Given task – All material below is to be reproduced exactly.

Stored data –

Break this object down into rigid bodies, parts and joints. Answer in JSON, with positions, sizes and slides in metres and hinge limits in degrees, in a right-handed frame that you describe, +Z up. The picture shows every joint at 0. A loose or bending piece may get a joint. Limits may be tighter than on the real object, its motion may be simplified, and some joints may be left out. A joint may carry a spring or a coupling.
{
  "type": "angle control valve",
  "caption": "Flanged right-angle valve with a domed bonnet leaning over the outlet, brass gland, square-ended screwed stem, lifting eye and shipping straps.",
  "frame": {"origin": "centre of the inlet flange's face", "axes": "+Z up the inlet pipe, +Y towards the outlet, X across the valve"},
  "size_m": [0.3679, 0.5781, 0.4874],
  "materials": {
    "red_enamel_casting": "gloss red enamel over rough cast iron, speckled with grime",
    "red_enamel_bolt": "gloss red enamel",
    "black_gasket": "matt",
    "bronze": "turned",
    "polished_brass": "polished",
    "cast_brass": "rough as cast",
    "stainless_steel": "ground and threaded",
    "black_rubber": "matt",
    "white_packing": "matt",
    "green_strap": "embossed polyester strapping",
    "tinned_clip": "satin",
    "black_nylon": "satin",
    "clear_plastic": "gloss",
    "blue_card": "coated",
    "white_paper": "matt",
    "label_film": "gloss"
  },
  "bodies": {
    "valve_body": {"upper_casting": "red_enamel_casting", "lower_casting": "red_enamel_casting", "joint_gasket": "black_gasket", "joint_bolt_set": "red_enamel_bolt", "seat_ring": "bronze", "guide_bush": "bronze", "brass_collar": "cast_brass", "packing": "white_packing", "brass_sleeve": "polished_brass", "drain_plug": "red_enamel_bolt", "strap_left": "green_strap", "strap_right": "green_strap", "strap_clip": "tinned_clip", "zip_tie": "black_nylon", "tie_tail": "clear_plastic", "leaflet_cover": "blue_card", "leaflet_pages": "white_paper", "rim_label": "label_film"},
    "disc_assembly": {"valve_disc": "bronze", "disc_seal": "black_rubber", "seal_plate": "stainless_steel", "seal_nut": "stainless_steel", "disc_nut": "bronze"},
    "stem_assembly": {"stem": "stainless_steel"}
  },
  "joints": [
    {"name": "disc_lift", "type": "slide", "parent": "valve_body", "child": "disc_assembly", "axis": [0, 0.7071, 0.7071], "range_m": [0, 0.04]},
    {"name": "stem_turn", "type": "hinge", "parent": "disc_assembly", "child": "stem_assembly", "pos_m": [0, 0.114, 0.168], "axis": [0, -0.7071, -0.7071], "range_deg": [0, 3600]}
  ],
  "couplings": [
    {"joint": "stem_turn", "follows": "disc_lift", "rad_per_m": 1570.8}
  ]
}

Problem solution –
Break this object down into rigid bodies, parts and joints. Answer in JSON, with positions, sizes and slides in metres and hinge limits in degrees, in a right-handed frame that you describe, +Z up. The picture shows every joint at 0. A loose or bending piece may get a joint. Limits may be tighter than on the real object, its motion may be simplified, and some joints may be left out. A joint may carry a spring or a coupling.
{
  "type": "angle control valve",
  "caption": "Flanged right-angle valve with a domed bonnet leaning over the outlet, brass gland, square-ended screwed stem, lifting eye and shipping straps.",
  "frame": {"origin": "centre of the inlet flange's face", "axes": "+Z up the inlet pipe, +Y towards the outlet, X across the valve"},
  "size_m": [0.3679, 0.5781, 0.4874],
  "materials": {
    "red_enamel_casting": "gloss red enamel over rough cast iron, speckled with grime",
    "red_enamel_bolt": "gloss red enamel",
    "black_gasket": "matt",
    "bronze": "turned",
    "polished_brass": "polished",
    "cast_brass": "rough as cast",
    "stainless_steel": "ground and threaded",
    "black_rubber": "matt",
    "white_packing": "matt",
    "green_strap": "embossed polyester strapping",
    "tinned_clip": "satin",
    "black_nylon": "satin",
    "clear_plastic": "gloss",
    "blue_card": "coated",
    "white_paper": "matt",
    "label_film": "gloss"
  },
  "bodies": {
    "valve_body": {"upper_casting": "red_enamel_casting", "lower_casting": "red_enamel_casting", "joint_gasket": "black_gasket", "joint_bolt_set": "red_enamel_bolt", "seat_ring": "bronze", "guide_bush": "bronze", "brass_collar": "cast_brass", "packing": "white_packing", "brass_sleeve": "polished_brass", "drain_plug": "red_enamel_bolt", "strap_left": "green_strap", "strap_right": "green_strap", "strap_clip": "tinned_clip", "zip_tie": "black_nylon", "tie_tail": "clear_plastic", "leaflet_cover": "blue_card", "leaflet_pages": "white_paper", "rim_label": "label_film"},
    "disc_assembly": {"valve_disc": "bronze", "disc_seal": "black_rubber", "seal_plate": "stainless_steel", "seal_nut": "stainless_steel", "disc_nut": "bronze"},
    "stem_assembly": {"stem": "stainless_steel"}
  },
  "joints": [
    {"name": "disc_lift", "type": "slide", "parent": "valve_body", "child": "disc_assembly", "axis": [0, 0.7071, 0.7071], "range_m": [0, 0.04]},
    {"name": "stem_turn", "type": "hinge", "parent": "disc_assembly", "child": "stem_assembly", "pos_m": [0, 0.114, 0.168], "axis": [0, -0.7071, -0.7071], "range_deg": [0, 3600]}
  ],
  "couplings": [
    {"joint": "stem_turn", "follows": "disc_lift", "rad_per_m": 1570.8}
  ]
}